Вообще, если всматриваться не затуманенными общим гипнозом глазами, то легко можно было вынести впечатление и раньше следственной комиссии, что Распутин в политической жизни не имел никакого влияния на государя, да и в других областях также. Хотя он и имел порою весьма редкую возможность влиять на императрицу, а она передавала его наговоры и советы своему супругу, то только тогда эти настояния могли иметь видимый успех, когда они совпадали с давно продуманным, без всякого распутинского старания, с личным мнением государя. Всякий человек ведь никогда не воспринимает внушений, которых он не хочет воспринять, а государь, повторяю это снова настойчиво, не любил, чтобы им руководили другие, в особенности когда он знал, что об этих воображаемых влияниях усиленно говорят.

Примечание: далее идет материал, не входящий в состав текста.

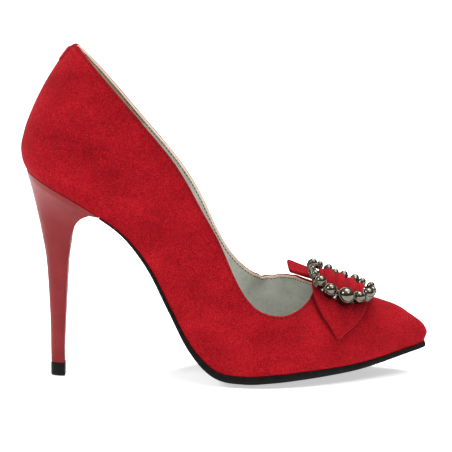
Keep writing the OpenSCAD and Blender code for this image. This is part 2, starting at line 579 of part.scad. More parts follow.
module lift_outline(grow) {
  r = HEEL_RINGS[len(HEEL_RINGS) - 1];
  outer = [for (k = [heel_n:-1:1]) ring_point(r, k, LATERAL)];
  inner = [for (k = [0:heel_n]) ring_point(r, k, MEDIAL)];
  middle = [sx*(r[0] + r[2])/2, 0];
  polygon([for (p = concat(outer, inner))
    let (q = [p[0], p[1]] - middle) middle + q*(norm(q) + grow)/norm(q)]);
}

lift_gap = 0.05; // clearance between heel block and top lift
module top_lift() {
  color(sole_black) placed() difference() {
    linear_extrude(height = lift_h - lift_gap) lift_outline(0.15);
    translate([sx*tube_x, 0, 1.6]) cylinder(d = pin_d, h = lift_h);
  }
}

pin_length = 20;
module top_lift_pin() {
  color(steel) placed() translate([sx*tube_x, 0, 1.6]) cylinder(d = pin_d, h = pin_length);
}

module heel_screw() {
  color(steel) placed() on_bottom(screw_x, 0) difference() {
    union() {
      translate([0, 0, board_top - screw_head_h]) cylinder(d = screw_head_d, h = screw_head_h);
      translate([0, 0, -screw_length]) cylinder(d = screw_d, h = screw_length + board_top - 0.5);
    }
    translate([-screw_head_d, -0.5, board_top - 0.8]) cube([2*screw_head_d, 1, 2]);
  }
}

// Four nails that hold the heel block to the seat
module heel_nails() {
  color(steel) placed()
    for (p = nail_spots) on_bottom(sx*p[0], p[1]) {
      translate([0, 0, board_top - nail_head_h]) cylinder(d = nail_head_d, h = nail_head_h);
      translate([0, 0, 1 - nail_length])
        cylinder(d = nail_d, h = nail_length - 1 + board_top - 0.3);
    }
}

// ---- bow ----
// Frame of the jewelled ring: x towards the toe, y to the medial side, z away from the vamp
ring_centre = [sx*161.9, -4*sy, sz*48.8];
ring_pitch = 22.6;
ring_tilt = 13.4;
ring_bend = 19.8; // radius of the ring's bend across the vamp
module on_ring() {
  translate(ring_centre) rotate([0, ring_pitch, 0]) rotate([ring_tilt, 0, 0]) children();
}
// A point in the ring's frame, across measured along the bend and h above the plate's underside
function bent(x, across, h) =
  let (a = 180/PI*across/ring_bend, r = ring_bend + h) [x, r*sin(a), r*cos(a) - ring_bend];
module on_bend(x, across, h) {
  translate(bent(x, across, h)) rotate([-180/PI*across/ring_bend, 0, 0]) children();
}

// The lateral wing: a leaf that hangs over the outer side of the vamp, tip down
WING_EDGES = [[0.97, 0.819, 0.047], [0.90, 0.817, 0.064], [0.82, 0.817, 0.073],
  [0.73, 0.818, 0.073], [0.64, 0.820, 0.068], [0.56, 0.822, 0.059], [0.48, 0.824, 0.047],
  [0.42, 0.8245, 0.035], [0.355, 0.8225, 0.021], [0.31, 0.8195, 0.010], [0.278, 0.818, 0.003]];
wing_clear = 1; // stand-off of the leaf's tip from the vamp
wing_puff = 3.2; // further stand-off where the leaf leaves the knot
wing_cup = 0.8; // how far the leaf's edges bend down to the vamp
wing_low = WING_EDGES[len(WING_EDGES) - 1][0];
wing_high = WING_EDGES[0][0];
// Places across a wing and how full it is there, so that its edges are rounded
WING_ACROSS = [-1, -0.9, -0.6, -0.2, 0.2, 0.6, 0.9, 1];
WING_FULL = [0.15, 0.5, 0.85, 1, 1, 0.85, 0.5, 0.15];
function wing_point(r, i, level) =
  let (
    v = WING_ACROSS[i],
    t = r[1] + v*r[2],
    share = (r[0] - wing_low)/(wing_high - wing_low),
    lift = wing_clear + wing_puff*pow(share, 0.8) - wing_cup*v*v,
    depth = wing_t*(1 + level*WING_FULL[i])/2)
  skin_point(t, r[0], LATERAL) + skin_normal(t, r[0], LATERAL)*(lift + depth);
module bow_wing_lateral() {
  color(suede_red) placed()
    slab([for (r = WING_EDGES) [for (i = [0:7]) wing_point(r, i, -1)]],
         [for (r = WING_EDGES) [for (i = [0:7]) wing_point(r, i, 1)]]);
}

// The medial wing: a ribbon end that points back and up over the throat
wing_root = [sx*157, 5*sy, sz*48];
wing_tip = [sx*135.5, 10*sy, sz*54.1];
wing_edge = [-0.08, 0.965, 0.248]; // direction of its cut end
wing_root_half = 4.3;
wing_tip_half = 7.25;
wing_corner = 2; // radius of the corners of the cut end
module bow_wing_medial() {
  long = norm(wing_tip - wing_root);
  way = unit(wing_tip - wing_root);
  side = unit(wing_edge);
  face = unit(cross(side, way));
  function corner(s) = max(0, (s - long + wing_corner)/wing_corner);
  function half(s) = wing_root_half + (wing_tip_half - wing_root_half)*s/long
    - wing_corner*(1 - sqrt(max(0, 1 - pow(corner(s), 2))));
  function p(s, i, level) = wing_root + way*s + side*half(s)*WING_ACROSS[i]
    + face*(level*wing_t*WING_FULL[i]/2);
  lengths = concat([long, long - 0.1*wing_corner, long - 0.4*wing_corner],
    [for (k = [7:-1:0]) (long - wing_corner)*k/7]);
  color(suede_red) placed()
    slab([for (s = lengths) [for (i = [0:7]) p(s, i, -1)]],
         [for (s = lengths) [for (i = [0:7]) p(s, i, 1)]]);
}

// The gathered knot of the bow: soft folds that run across, inside the ring
fold_pitch = 6.2;
fold_slant = 0.16; // how far the folds lean towards the toe as they run to the lateral side
fold_depth = 0.45; // share of the knot's height that lies between two folds
knot_half = 10.4; // half the knot's width across the shoe
knot_long = 12.2; // half the knot's length along the middle
knot_round = 12.5; // radius of the knot's rounded plan
knot_h = 5.4; // height of the folds
knot_low = -2.2; // where the folds start
knot_base = -3.4; // underside of the knot
function knot_end(y) = knot_long*sqrt(max(0.1, 1 - pow(y/knot_round, 2)));
function knot_top(x, y) =
  let (
    fold = abs(cos(180*(x + fold_slant*y)/fold_pitch)),
    crown = sqrt(max(0, 1 - pow(y/13, 2))),
    close = sqrt(max(0.05, 1 - pow(x/15.5, 4))))
  knot_low + knot_h*crown*(1 - fold_depth + fold_depth*pow(fold, 0.7))*close;
module bow_pleats() {
  ys = [for (k = [5:-1:-5]) knot_half*k/5];
  us = [for (k = [-12:12]) k/12];
  function p(u, y, h) = bent(u*knot_end(y), y, h);
  color(suede_red) placed() on_ring()
    slab([for (y = ys) [for (u = us) p(u, y, knot_base)]],
         [for (y = ys) [for (u = us) p(u, y, knot_top(u*knot_end(y), y))]]);
}

// Pad between the vamp and the bow, which the bow is fixed to
PAD_SPOTS = [[LATERAL, 0.60], [LATERAL, 0.70], [LATERAL, 0.80], [LATERAL, 0.90], [LATERAL, 1],
  [MEDIAL, 0.9]];
PAD_ENDS = [0.6, 0.9, 1, 1, 0.9, 0.6];
pad_middle = 0.825; // station of the pad's middle
pad_from = 0.79;
pad_to = 0.86;
pad_t = 1.2;
module bow_backing() {
  stations = steps(pad_from, pad_to + 0.005, 7);
  function p(t, i, h) =
    let (q = pad_middle + (t - pad_middle)*PAD_ENDS[i], s = PAD_SPOTS[i])
    skin_point(q, s[1], s[0]) + h*skin_normal(q, s[1], s[0]);
  color(suede_red) placed()
    slab([for (t = stations) [for (i = [0:5]) p(t, i, 0.05)]],
         [for (t = stations) [for (i = [0:5]) p(t, i, pad_t)]]);
}

// ---- jewelled ring ----
// Beads around the ring: angle from the toe end towards the medial side, radius
BEADS = [[20, 1.8], [47, 1.8], [63, 2.2], [84, 2.1], [100, 1.7], [115, 2.0], [137, 1.6], [179, 2.3],
  [196, 1.5], [212, 1.9], [231, 2.7], [255, 3.0], [284, 3.9], [309, 2.7], [331, 2.8], [354, 1.8]];
ACCENTS = [[160, 1.0], [243, 0.8], [269, 0.8], [297, 0.8], [343, 0.9], [33, 0.8]];
plate_half = 1.7; // half the width of the ring plate
accent_in = 3.1; // distance of the accent beads inside the ring's middle line
function ring_place(angle, out) =
  [(ring_l/2 + out)*cos(angle), (ring_w/2 + out)*sin(angle)];
function bead_height(r) = plate_t + 0.25 + 0.9*r;

module ring_plate() {
  n = 48;
  corners = [[-plate_half, 0], [plate_half, 0], [plate_half, plate_t], [-plate_half, plate_t]];
  points = [for (k = [0:n - 1], c = corners)
    let (q = ring_place(360*k/n, c[0])) bent(q[0], q[1], c[1])];
  faces = [for (k = [0:n - 1], i = [0:3])
    let (a = 4*k + i, b = 4*k + (i + 1)%4, c = 4*((k + 1)%n) + (i + 1)%4, d = 4*((k + 1)%n) + i)
    for (f = [[a, b, c], [a, c, d]]) f];
  color(gunmetal) placed() on_ring() polyhedron(points, faces, convexity = 4);
}

cup_clear = 0.03; // clearance of each bead in its cup
module ring_cups() {
  color(gunmetal) placed() on_ring()
    for (b = BEADS) let (q = ring_place(b[0], 0)) on_bend(q[0], q[1], plate_t) difference() {
      cylinder(r = b[1] + cup_wall, h = bead_height(b[1]) - plate_t + 0.15*b[1]);
      translate([0, 0, bead_height(b[1]) - plate_t]) {
        sphere(r = b[1] + cup_clear);
        cylinder(r = b[1] + cup_clear, h = b[1]);
      }
    }
}

module ring_beads() {
  color(gunmetal) placed() on_ring()
    for (b = BEADS) let (q = ring_place(b[0], 0))
      on_bend(q[0], q[1], bead_height(b[1])) sphere(r = b[1]);
}

module ring_accent_beads() {
  color(gunmetal) placed() on_ring()
    for (b = ACCENTS) let (q = ring_place(b[0], b[1] - accent_in))
      on_bend(q[0], q[1], plate_t + 0.8*b[1]) sphere(r = b[1]);
}

upper();
back_tab();
vamp_lining();
heel_grip_lining();
topline_tape();
topline_stitching();
heel_counter();
toe_puff();
insole_board();
shank();
shank_rivets();
bottom_filler();
foam_pad();
sock_lining();
outsole();
heel_block();
heel_tube();
top_lift();
top_lift_pin();
heel_screw();
heel_nails();
bow_wing_lateral();
bow_wing_medial();
bow_pleats();
bow_backing();
ring_plate();
ring_cups();
ring_beads();
ring_accent_beads();
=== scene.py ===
"""A red suede court shoe with a slim heel and a jewelled bow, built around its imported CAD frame.

Shapes are worked out in millimetres in the last's frame, as in the part's source: X runs from the
back of the heel to the toe, Y to the inner side, Z up from the floor. placed() turns such points
into the row frame in metres. Pieces ride on the one body of the row.
"""
import math

import bmesh
import bpy
import numpy as np
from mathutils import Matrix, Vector


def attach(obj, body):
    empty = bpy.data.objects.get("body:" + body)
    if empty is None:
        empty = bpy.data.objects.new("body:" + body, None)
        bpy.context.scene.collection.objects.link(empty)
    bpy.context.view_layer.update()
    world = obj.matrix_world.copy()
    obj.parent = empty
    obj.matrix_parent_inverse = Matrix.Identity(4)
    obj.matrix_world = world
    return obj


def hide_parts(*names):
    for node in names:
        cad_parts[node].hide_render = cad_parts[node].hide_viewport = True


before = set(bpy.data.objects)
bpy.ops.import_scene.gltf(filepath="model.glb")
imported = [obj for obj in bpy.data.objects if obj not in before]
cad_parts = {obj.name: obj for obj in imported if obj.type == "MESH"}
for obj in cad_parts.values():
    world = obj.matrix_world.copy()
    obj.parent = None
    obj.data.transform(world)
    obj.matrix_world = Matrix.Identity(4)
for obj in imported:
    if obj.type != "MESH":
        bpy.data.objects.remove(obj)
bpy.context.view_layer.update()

BODY = "root"
LATERAL, MEDIAL = -1, 1
ORIGIN = np.array([104.0, 2.5, 0.0])  # the row's origin in the last's frame
MM = 0.001

# ---- thicknesses and layout, as in the part's source ----
SUEDE_T, LINING_T, TAPE_T, COUNTER_T, PUFF_T = 1.1, 0.8, 0.3, 0.6, 0.4
BOARD_TOP, FOAM_T, SOCK_T = 3.1, 1.8, 0.8
WELT = 0.6
MARGIN = (1.2, 4, 8, 12)  # steps of the upper's turned-in margin, from the feather edge
THROAT, GRIP_SEAM, COUNTER_END, PUFF_START = 0.78, 0.235, 0.27, 0.87
THROAT_STATION, BACK_TOP = 0.769, 0.504  # where the topline ends in front, and its rise at the back seam
STITCH_IN, STITCH_END = 1.35, 0.765  # distance under the topline, and the last column
STITCHES, PER_STITCH = 110, 3  # spaces for stitches on a side, and columns of the shell in each


def placed(points):
    """Points of the last's frame, in mm, as points of the row frame, in metres."""
    return (np.asarray(points, float) - ORIGIN)*MM


# ---- smooth interpolation through rows of a table ----
def with_ghosts(rows, mirror_a, mirror_b):
    """Adds a row before and after the table: mirrored (1) or carried straight on (0), by column."""
    rows = [np.array(r, float) for r in rows]

    def ghost(near, following, mirror):
        out = 2*near - following
        for c in range(1, len(near)):
            if mirror[c]:
                out[c] = following[c]
        return out

    return np.array([ghost(rows[0], rows[1], mirror_a)] + rows + [ghost(rows[-1], rows[-2], mirror_b)])


def row_at(rows, x):
    """The table's row at x, by a cubic through the rows; x may be an array."""
    keys, n = rows[:, 0], len(rows)
    p = np.clip(np.asarray(x, float), keys[1], keys[n - 2])
    i = np.clip(np.searchsorted(keys, p, side="right") - 1, 1, n - 3)
    gaps = np.diff(keys)
    rates = np.diff(rows, axis=0)/gaps[:, None]

    def slope(k):
        before, after = gaps[k - 1][..., None], gaps[k][..., None]
        return (rates[k - 1]*after + rates[k]*before)/(before + after)

    h = gaps[i][..., None]
    u = (p - keys[i])[..., None]/h
    return ((2*u**3 - 3*u*u + 1)*rows[i] + (u**3 - 2*u*u + u)*h*slope(i)
            + (3*u*u - 2*u**3)*rows[i + 1] + (u**3 - u*u)*h*slope(i + 1))


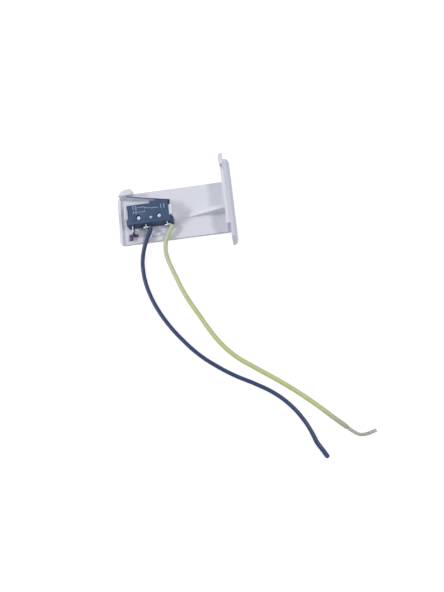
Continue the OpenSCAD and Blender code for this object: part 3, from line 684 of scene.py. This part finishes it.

Даже в опубликованных частных письмах императрицы – его самого близкого, единственного по обстоятельствам жизни друга – на это имеется чуть ли не в каждом письме доказательство: «Происходят серьезные вещи, а я не знаю твоих намерений…», «Говорят о перемене министров, а я ничего не знаю…», «Вот теперь Дума собирается, а друг просил ее созвать позднее…», «Все делается против его желания…», «Хотела бы наконец знать, какой ответ на мои просьбы…», «Петербургской Думе надо дать резкий ответ…», – а государь отвечает этой Думе выражением искренней признательности.
Распутин против назначения Самарина и А. Ф. Трепова и некоторых других – а их назначают. Он умоляет не увольнять прокурора синода – его увольняют. Распутин «рвет и мечет», что флигель-адъютант Саблин получает назначение, удаляющее его из Ставки, и все же это ни к чему. «Старец» уговаривает не ехать во Львов и Перемышль – едут. Императрица настаивает, чтобы великий князь Димитрий Павлович уехал возможно скорее из Ставки в свой полк, а он остается там месяцами, и т. п., и т. п.